It’s been 217 years since Toussaint died of cold, exposure, and neglect on April 7, 1803, at the Fort de Joux, on a high hilltop in the Doubs, France. He’d been arrested treacherously in Haiti by a French ally, and the French then had him transported across the Atlantic on the French frigate Créole, after his arrest in Haiti. He was held for a month at the Temple in Paris, where before him Marie Antoinette and other more important members of the royal family had been held before being taken to the guillotine. From the Temple, he was taken with his valet Mars Plaisir to the fort, and thrown into a bleak dungeon that can still be visited:
Here’s the loathsome and duplicitous letter sent by the French general Brunet, a supposed friend, that lured Toussaint to his arrest and kidnapping:
BRUNET, GEN. OF DIVISION, TO THE GEN. OF DIVISION,
- Now is the time, Citizen-General, to make known unquestionably to the General-in-chief that those who wish to deceive him in regard to your fidelity are base calumniators 2, and that your sentiments tend to restore order and tranquillity in your neighborhood. You must assist me in securing free communication to the Cape, which has been interrupted since yesterday, three persons having been murdered by fifty brigands between Ennery and Coupe-à-Pintade. Send in pursuit of these murderers men worthy of confidence, whom you are to pay well; I will keep account of your expenses.
- We have arrangements to make together, my dear General, which it is impossible to do by letter, but which an hour’s conference would complete. If I were not worn out by labor and petty cares, I should have been the bearer of my own letter today; but not being able to leave at this time, will you not come to me? If you have recovered from your indisposition, let it be to-morrow; when a good work is to be done, there should be no delay. You will not find in my country-house all the comforts which I could desire before receiving you, but you will find the sincerity of an honest man who desires only the prosperity of the colony and your own happiness. If Madame Toussaint, whom I greatly desire to know, wishes to take the journey, it will give me pleasure. If she needs horses, I will send her mine. I repeat, General, you will never find a sincerer friend than myself.
- With confidence in the Captain-General, with friendship for all who are under him, and hoping that you may enjoy peace,
- I cordially salute you.
- (Signed) BRUNET
- P. S. Your servant who has gone to Port-au-Prince passed here this morning; he left with his passport made out in due form.

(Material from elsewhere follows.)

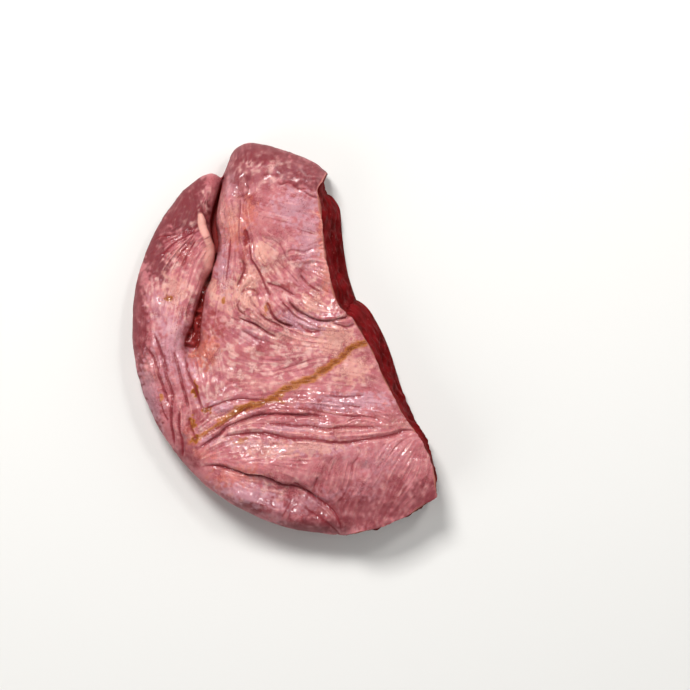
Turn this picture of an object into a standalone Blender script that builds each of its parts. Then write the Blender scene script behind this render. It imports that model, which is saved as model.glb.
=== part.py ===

Toussaint was a former stable boy on the Breda plantation in Haiti, but he was also a shapeshifter and, over a long and complicated revolution that eventually won Haiti its independence from France eight months after his death, he showed himself wily enough to have made allies of enemies and harsh enough to have made enemies of allies. He knew what equality meant and once addressed a note to Napoleon “From the first of the blacks to the first of the whites.” But in the end Napoleon tore him from home and did away with him.
Madison Smartt Bell, author of a three volume series on the Haitian Revolution that begins with the masterful All Souls’ Rising, (all souls being the English translation of Toussaint), wrote this about Toussaint’s end:
In fact, Toussaint survived a little more than seven months at the Fort de Joux. In the conclusion of his memoir he had written, with a certain insight into Napoleon’s plan for him: “Is it not to cut off someone’s legs and order him to walk? Is it not to cut out his tongue and tell him to talk? Is it not to bury a man alive?” No one wanted to make him a martyr. His bones were lost in a potter’s field, but his spirit, never to be suppressed, helped carry the Haitian Revolution to ultimate victory.
Speaking of Haitians being moved around the globe by nonHaitians: today, 61 Haitian migrants who were deported from the US to Haiti in the midst of the coronavirus outbreak here. Haiti had already closed its borders last month in hopes of preventing an outbreak of the virus, but the US was allowed to violate that with this deportation. So far it has counted 25 cases. However, Haiti can’t possibly have adequate testing for the new virus, and certainly doesn’t have the ability to quarantine people adequately or to provide hospital beds or ventilators for the very ill. I’m thinking some savvy ICE official chose the day of Toussaint’s death to inject this possible death dose into Haiti.